I'm at a loss for words. Surely, YouTube trying to Adwall would be the stupidest thing in social media history. Surely, Musk changing Twitter's name would be the stupidest thing. No, Steve Huffman has somehow managed to surpass the old masters. "We can survive without people being able to find our website VIA SEARCH RESULTS"! YOU. STUPID. MOTHERFUCKER.
If you view people as purely advertising receptacles then this business move is logical. But if you view people as agents that can build their own alternatives or advertise your services then this would seem to be a dumb business move.
If you view people who actively cost you money while bringing nothing to your business as assets you're bad at business.
If 100% of people who used adblockers decided to stop using YouTube entirely over this, the only result would be YouTube saving money.
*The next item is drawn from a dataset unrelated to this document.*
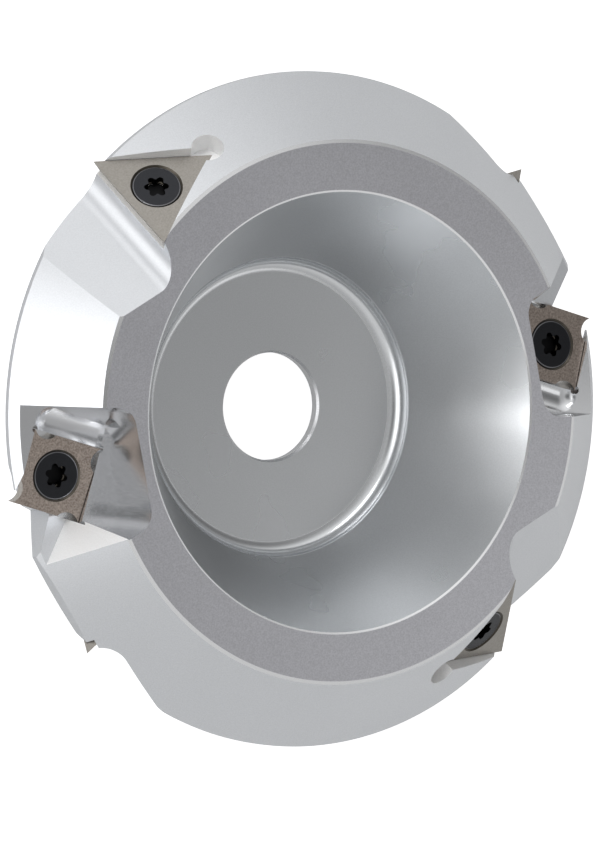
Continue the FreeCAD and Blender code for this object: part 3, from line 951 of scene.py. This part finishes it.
for number, tip in enumerate(SQUARE_TIPS, start=1):
    placed(square_source, "square_insert_%d" % number, square_seat(tip))
    placed(screw_source, "square_insert_screw_%d" % number, square_seat(tip))
for side, kind, tips in ((1, "front", FRONT_TIPS), (-1, "back", BACK_TIPS)):
    for number, tip in enumerate(tips, start=1):
        seat = triangle_seat(tip, side)
        placed(triangle_source, "%s_triangle_insert_%d" % (kind, number), seat)
        placed(screw_source, "%s_triangle_screw_%d" % (kind, number), seat)
for source in (screw_source, square_source, triangle_source):
    bpy.data.objects.remove(source)
print("inserts and screws:", 2 * (len(SQUARE_TIPS) + len(FRONT_TIPS) + len(BACK_TIPS)))

# %% [markdown]
# ## Stage
# Bare metal shows its surroundings more than itself, so the room is half of the
# picture. A ring of large lamps would do, and would take long to render clean.
# A sky with soft lobes is quicker: the room is brightest at the left, in front
# of the part, and darker at the right and behind the camera, which is what the
# shading of the cones and of the ring comes from. Two strip lights give the
# bright pockets their streaks, and a small card lights the foot of the bowl.
# The floor glows, so the ground seen through the bore is as pale as the rest.

# %% Floor
FLOOR_HALF, FLOOR_GLOW, FLOOR_GLOW_SEEN = 3.0, 0.13, 0.78


def make_floor():
    bm = bmesh.new()
    bmesh.ops.create_grid(bm, x_segments=1, y_segments=1, size=FLOOR_HALF)
    floor = mesh_object("floor", bm, None, 1.0)
    material = bpy.data.materials.new("paper_floor")
    material.use_nodes = True
    tree = material.node_tree
    camera_ray = add(tree, "LightPath").outputs["Is Camera Ray"]
    glow = add(tree, "MapRange", {"Value": camera_ray, "To Min": FLOOR_GLOW,
                                  "To Max": FLOOR_GLOW_SEEN})
    feed(tree, tree.nodes["Principled BSDF"], {
        "Base Color": colour("E4E4E4"),
        "Roughness": 0.9,
        "Emission Color": (1, 1, 1, 1),
        "Emission Strength": glow.outputs["Result"],
    })
    floor.data.materials.append(material)
    return floor


floor = make_floor()
print("floor:", 2 * FLOOR_HALF, "m wide")

# %% [markdown]
# ## Camera
# The camera stands far off with a long lens, so that the picture is nearly
# without perspective, as a product picture is. Its three directions were fitted
# to the photograph's outlines. The target is moved off the axis, so that the
# head stands where it does in the frame, and the lens needs no shift.

# %% Camera
TO_CAMERA = Vector((-0.4743, 0.1712, 0.8636))
UP = Vector((0.2687, 0.9623, -0.0433))
RIGHT = Vector((0.8385, -0.2114, 0.5024))
DISTANCE, LENS = 2.5, 573.4
HEAD_RIGHT_OF_MIDDLE, HEAD_ABOVE_MIDDLE = 7.636, 2.53


def make_camera():
    data = bpy.data.cameras.new("camera")
    data.sensor_fit = "VERTICAL"
    data.sensor_height = 36.0
    data.lens = LENS
    data.clip_end = 20.0
    camera = bpy.data.objects.new("camera", data)
    bpy.context.scene.collection.objects.link(camera)
    target = Vector((0, 0, HEIGHT)) * MM
    target = target - RIGHT * HEAD_RIGHT_OF_MIDDLE * MM - UP * HEAD_ABOVE_MIDDLE * MM
    turn = Matrix((RIGHT, UP, TO_CAMERA)).transposed().to_4x4()
    camera.matrix_world = Matrix.Translation(target + TO_CAMERA.normalized() * DISTANCE) @ turn
    bpy.context.scene.camera = camera
    return camera


camera = make_camera()
bpy.context.scene.view_settings.view_transform = "Standard"
print("camera at", [round(v, 3) for v in camera.matrix_world.translation])

# %% [markdown]
# ## Light
# Each lobe of the sky is a direction as the camera sees it (right, up and
# toward the camera), half its width, and the brightness that it adds. A
# negative one makes that side of the room darker.

# %% Sky
SKY = 0.72
SKY_LOBES = [
    ((-0.65, -0.02, 0.75), 42, 1.5),
    ((0.87, -0.08, 0.49), 58, -0.27),
    ((0.95, 0.25, 0.15), 35, -0.3),
    ((0.05, 0.0, 1.0), 24, -0.55),
    ((0.1, 0.9, 0.4), 40, 0.25),
]


def lobe(tree, direction, way, wide, amount):
    """Brightness added around one direction of the sky, fading out over an angle."""
    facing = add(tree, "VectorMath", {0: direction, 1: Vector(way).normalized()},
                 operation="DOT_PRODUCT").outputs["Value"]
    return add(tree, "MapRange", {"Value": facing, "From Min": math.cos(math.radians(wide)),
                                  "From Max": 1.0, "To Min": 0.0, "To Max": amount},
               interpolation_type="SMOOTHSTEP").outputs["Result"]


def make_sky():
    world = bpy.data.worlds.new("studio")
    world.use_nodes = True
    bpy.context.scene.world = world
    tree = world.node_tree
    direction = add(tree, "TexCoord").outputs["Generated"]
    total = add(tree, "Value").outputs["Value"]
    total.default_value = SKY
    for (right, up, near), wide, amount in SKY_LOBES:
        way = RIGHT * right + UP * up + TO_CAMERA * near
        part = lobe(tree, direction, way, wide, amount)
        total = add(tree, "Math", {0: total, 1: part}, operation="ADD").outputs["Value"]
    feed(tree, tree.nodes["Background"], {"Color": (1, 1, 1, 1), "Strength": total})


make_sky()
print("sky lobes:", len(SKY_LOBES))

# %% Strips and card
def area_light(name, position, target, width, height, power):
    data = bpy.data.lights.new(name, "AREA")
    data.shape = "RECTANGLE"
    data.size = width
    data.size_y = height
    data.energy = power
    lamp = bpy.data.objects.new(name, data)
    bpy.context.scene.collection.objects.link(lamp)
    way = Vector(position) - Vector(target)
    lamp.matrix_world = Matrix.Translation(position) @ way.to_track_quat("Z", "Y").to_matrix().to_4x4()
    return lamp


# Places and sizes are metres, and the last number is watts.
middle = Vector((0, 0, 0.014))
area_light("left_strip", middle - 0.95 * RIGHT + 0.5 * TO_CAMERA, middle, 0.12, 0.8, 1.6)
area_light("top_strip", middle + 0.8 * UP + 0.7 * TO_CAMERA, middle, 0.6, 0.1, 1.2)
area_light("dish_card", (0.19, -0.12, 0.27), (0.03, -0.04, 0.0), 0.10, 0.10, 0.02)
print("lamps:", len(bpy.data.lights))

# %% [markdown]
# ## The end


print("done")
Video hosting is simply too expensive for anyone to make a website where anyone can host and view for free without ads.
Well that's the contention. Your example starts and ends with people leaving YouTube. If YouTube is the limit of consideration then yes, no value exists outside YouTube and this is a silly argument.
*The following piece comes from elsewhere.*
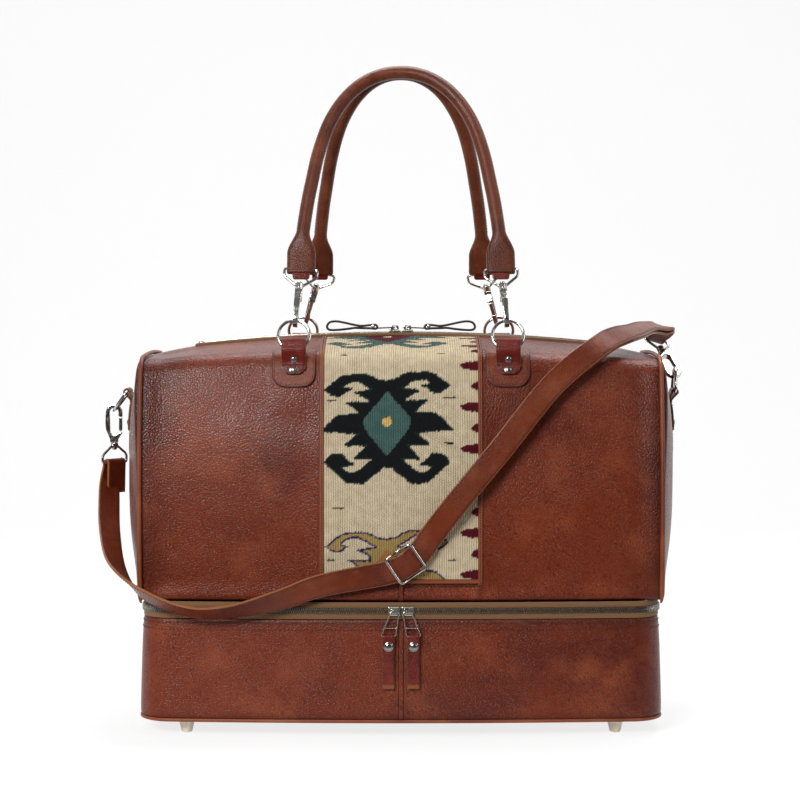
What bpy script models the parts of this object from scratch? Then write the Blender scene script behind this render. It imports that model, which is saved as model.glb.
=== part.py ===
"""Leather travel bag with a woven wool band, a zipped base compartment, two rolled
handles on swivel snap hooks and a flat shoulder strap hooked to both ends.

Lengths are in metres and +Z is up. The front of the bag faces -Y and its long side
runs along X. The origin lies on the floor, under the middle of the bounding box.
"""

import math

import bmesh
import bpy
from mathutils import Matrix, Vector

MM = 0.001

# Gaps between pieces that touch on the real bag
SEAM_GAP = 0.3 * MM
PIN_GAP = 0.35 * MM

# The bag's middle lies beside the origin, because the strap stands out on the left
BAG_SHIFT_X = 8.55 * MM
BAG_SHIFT_Y = 11.8 * MM

# Feet and base compartment
FOOT_HEIGHT = 14 * MM
FOOT_TOP_RADIUS = 8.5 * MM
FOOT_BOTTOM_RADIUS = 5 * MM
FOOT_INSET_X = 46 * MM
FOOT_INSET_Y = 34 * MM
BASE_HALF_LENGTH = 254 * MM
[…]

People will find alternatives. You can't stop people witj adblockers from using YouTube by blocking adblockers - no more than you can stop piracy. People just build better, more resilient ways to bypass things.
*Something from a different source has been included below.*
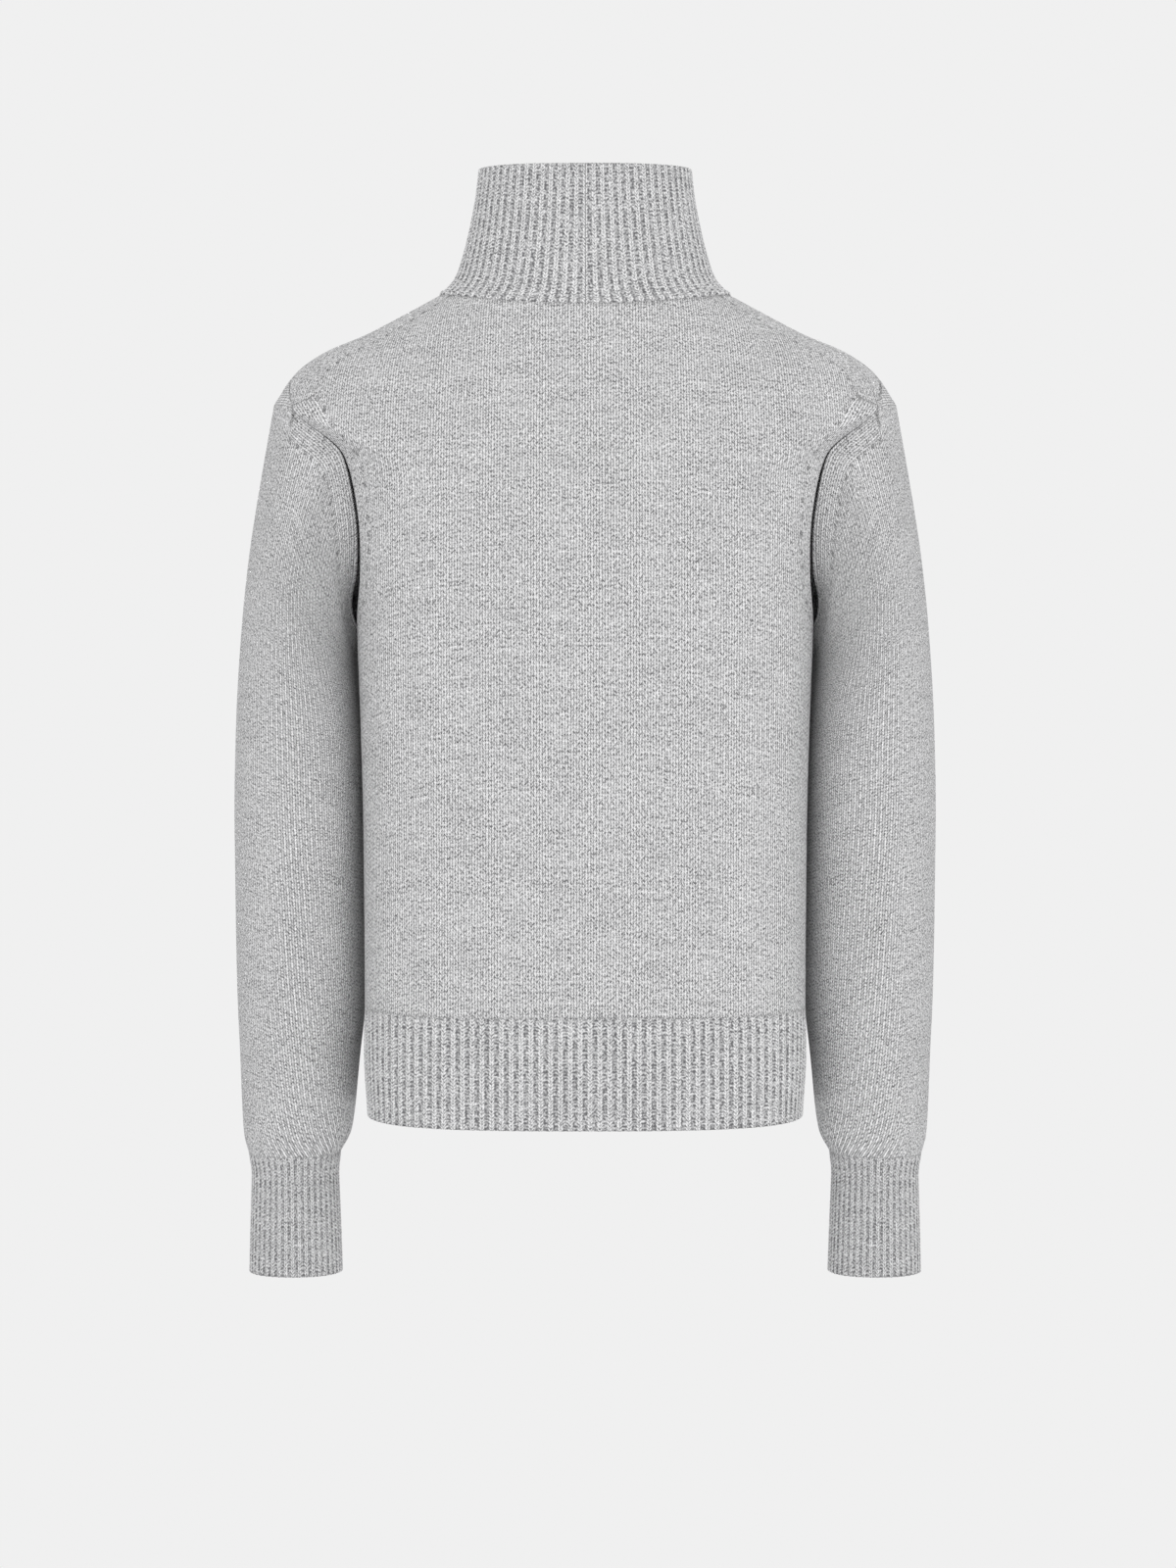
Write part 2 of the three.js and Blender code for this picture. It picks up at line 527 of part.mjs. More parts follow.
// The slider's place: its plate stands just in front of the collar's outer face.
const collarFrontY = -column(RISE, "front", RISE.length - 1.5);
const plateFront = collarFrontY - SLIDER.standOff - SLIDER.plate;
const backPlateY = collarFrontY + COLLAR + TAPE_GAP + TAPE.thick + SEAM;
const bailMiddle = sliderBase + SLIDER.height / 2;
const hinge = vec(0, plateFront - BAIL.gap / 2, bailMiddle - BAIL.height / 2 + BAIL.wire + PULL.bar / 2 + 0.6);

function slider() {
  const top = sliderBase + SLIDER.height;
  const webDepth = backPlateY - plateFront;
  const parts = [
    plate(SLIDER.width, sliderBase, top, 2.2, plateFront, SLIDER.plate),
    plate(SLIDER.width - 1, sliderBase, top, 2, backPlateY, SLIDER.plate),
    bar(SLIDER.web, webDepth, SLIDER.webHeight, 0, plateFront + webDepth / 2 + 0.2, top - SLIDER.webHeight / 2),
  ];
  const bridgeY = plateFront - BAIL.gap - BAIL.wire / 2;
  parts.push(bar(BAIL.width, BAIL.wire, BAIL.height, 0, bridgeY, bailMiddle));
  for (const end of [-1, 1]) {
    const footZ = bailMiddle + end * (BAIL.height - BAIL.wire) * 0.5;
    parts.push(bar(BAIL.width, BAIL.gap + BAIL.wire, BAIL.wire, 0, plateFront - (BAIL.gap + BAIL.wire) / 2 + 0.2, footZ));
  }
  return toGeometry(parts.map(toSolid).reduce((whole, part) => whole.add(part)));
}

// The pull hangs from a bar under the slider's bail; it is drawn about its own hinge.
function pull() {
  const windowTop = -PULL.bar / 2;
  const window = new THREE.Path();
  const half = PULL.windowWidth / 2;
  window.moveTo(-half, windowTop);
  window.lineTo(half, windowTop);
  window.lineTo(half, windowTop - PULL.window);
  window.lineTo(-half, windowTop - PULL.window);
  const hole = new THREE.Path().absarc(0, PULL.bar / 2 - PULL.length + 4.2, PULL.hole, 0, 2 * Math.PI, true);
  const low = PULL.bar / 2 - PULL.length;
  return plate(PULL.width, low, PULL.bar / 2, 0.6, -PULL.thick / 2, PULL.thick, [window, hole]);
}

// ---- The sweater ----
const yarn = new THREE.MeshStandardMaterial({ color: 0xc4c4c6, roughness: 0.95, metalness: 0 });
const ribYarn = new THREE.MeshStandardMaterial({ color: 0xbebec0, roughness: 0.95, metalness: 0 });
const tapeCloth = new THREE.MeshStandardMaterial({ color: 0xa9a9ac, roughness: 0.9, metalness: 0 });
const metal = new THREE.MeshStandardMaterial({ color: 0xb9bbbd, roughness: 0.35, metalness: 1 });

const sweater = new THREE.Group();
const add = (name, geometry, material) => {
  const mesh = new THREE.Mesh(geometry, material);
  mesh.name = name;
  sweater.add(mesh);
  return mesh;
};
// Adds a left piece and its mirror image on the right.
const addPair = (name, geometry, material) => {
  add("left_" + name, geometry, material);
  const points = geometry.getAttribute("position").array.map((value, k) => (k % 3 ? value : -value));
  add("right_" + name, closed([...points], [...geometry.index.array]), material);
};

add("back_panel", wall(wholeRows(panelRows(backOutline())), KNIT), yarn);
add("back_hem_rib", wall(wholeRows(hemRows(() => 90)), RIB), ribYarn);
addPair("front", wall(panelRows(frontOutline()), KNIT), yarn);
addPair("front_hem_rib", wall(hemRows((level) => frontEdgeAngle(BODY, level)), RIB), ribYarn);
add("collar", wall(collarRows(), COLLAR), ribYarn);
addPair("sleeve", wall(sleeveRows(), KNIT, 0, true), yarn);
addPair("cuff", wall(cuffRows(), RIB, 0, true), ribYarn);
addPair("zip_tape", tape(), tapeCloth);
addPair("zip_teeth", teeth(), metal);
addPair("zip_top_stop", topStop(), metal);
add("zip_box", zipBox(), metal);
add("zip_slider", slider(), metal);
add("zip_pull", pull(), metal).position.copy(hinge);

export default sweater;
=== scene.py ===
"""A zip-up sweater in grey melange knit with ribbed hem, cuffs and stand-up collar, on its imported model."""

import math

import bmesh
import bpy
import mathutils
import numpy as np
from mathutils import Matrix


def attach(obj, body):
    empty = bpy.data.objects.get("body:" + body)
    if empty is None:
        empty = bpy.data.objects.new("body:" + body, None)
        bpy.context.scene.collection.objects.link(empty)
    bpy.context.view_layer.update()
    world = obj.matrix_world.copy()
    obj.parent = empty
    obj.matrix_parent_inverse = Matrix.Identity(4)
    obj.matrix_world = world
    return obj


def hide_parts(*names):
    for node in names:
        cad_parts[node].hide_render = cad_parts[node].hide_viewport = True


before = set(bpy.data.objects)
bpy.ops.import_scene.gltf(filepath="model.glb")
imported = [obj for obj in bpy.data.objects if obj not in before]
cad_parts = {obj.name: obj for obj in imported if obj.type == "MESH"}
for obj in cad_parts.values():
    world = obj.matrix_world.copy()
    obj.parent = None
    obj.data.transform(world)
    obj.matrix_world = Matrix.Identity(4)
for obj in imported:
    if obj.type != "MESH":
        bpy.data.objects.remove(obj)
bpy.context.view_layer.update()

# ---------------------------------------------------------------- sizes, in millimetres
KNIT = 2.6  # wall of the plain knit
RIB = 2.6  # wall of the hem and cuff ribs, between their raised wales
COLLAR = 3.8
SLOT = 3.3
WALE, COURSE = 3.8, 2.5  # one stitch of the body's plain knit
ARM_WALE, ARM_COURSE = 3.7, 2.2
HEM_PITCH, CUFF_PITCH, COLLAR_PITCH = 6.6, 4.9, 5.7  # from one raised rib to the next
RIB_COURSE = 2.3
VALLEY = 7.5  # the deepest sink of the cloth at the seam behind the arm
VALLEY_BODY, VALLEY_ARM = 6.0, 30.0  # how far it spreads on each side of the seam
EDGE_WALES = 4.5  # wales that run along a shaped edge


def table(names, *rows):
    data = np.array(rows, float)
    return {name: data[:, k] for k, name in enumerate(names)}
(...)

The only real way is to make it more convenient to use YouTube with ads, so no one goes for adblockers anyway.
They absolutely can, and I suspect the day is coming soon when they do.
Instead of simply putting ad breaks in the video, they'll be able to splice in a few ads to the video and re-render it to include ads each time someone clicks on the video.
It's called PeerTube. It's getting more content, but anything that isn't completely wacked out is poorly produced and there doesn't seem to be any sort of decent search to find the rare interesting content.
I caught the sarcasm, and don't disagree. Just saying that a FOSS version does exist.
I've seen people make the argument that no matter what you do if they successfully break adblockers, Google stands to make a profit, but it could actually hurt advertisers.
Obviously, if you stop watching, then that's less overhead for them, and if you pay for premium, then that's literal money in their wallet. But if you start watching ads, Google can leverage more money from advertisers for the increased views. But people who use adblockers are unlikely to click ads, so advertisers pay more for their ads to be shown to people who weren't going to click on them anyway.
Ironically, it's in both our interest and advertisers to stop Google from breaking adblockers.
Someone that youtube blocks now is a customer for youtubes now/eventual competitor. You might say they're low quality since they won't pay or view ads, but they still share and maybe upload content.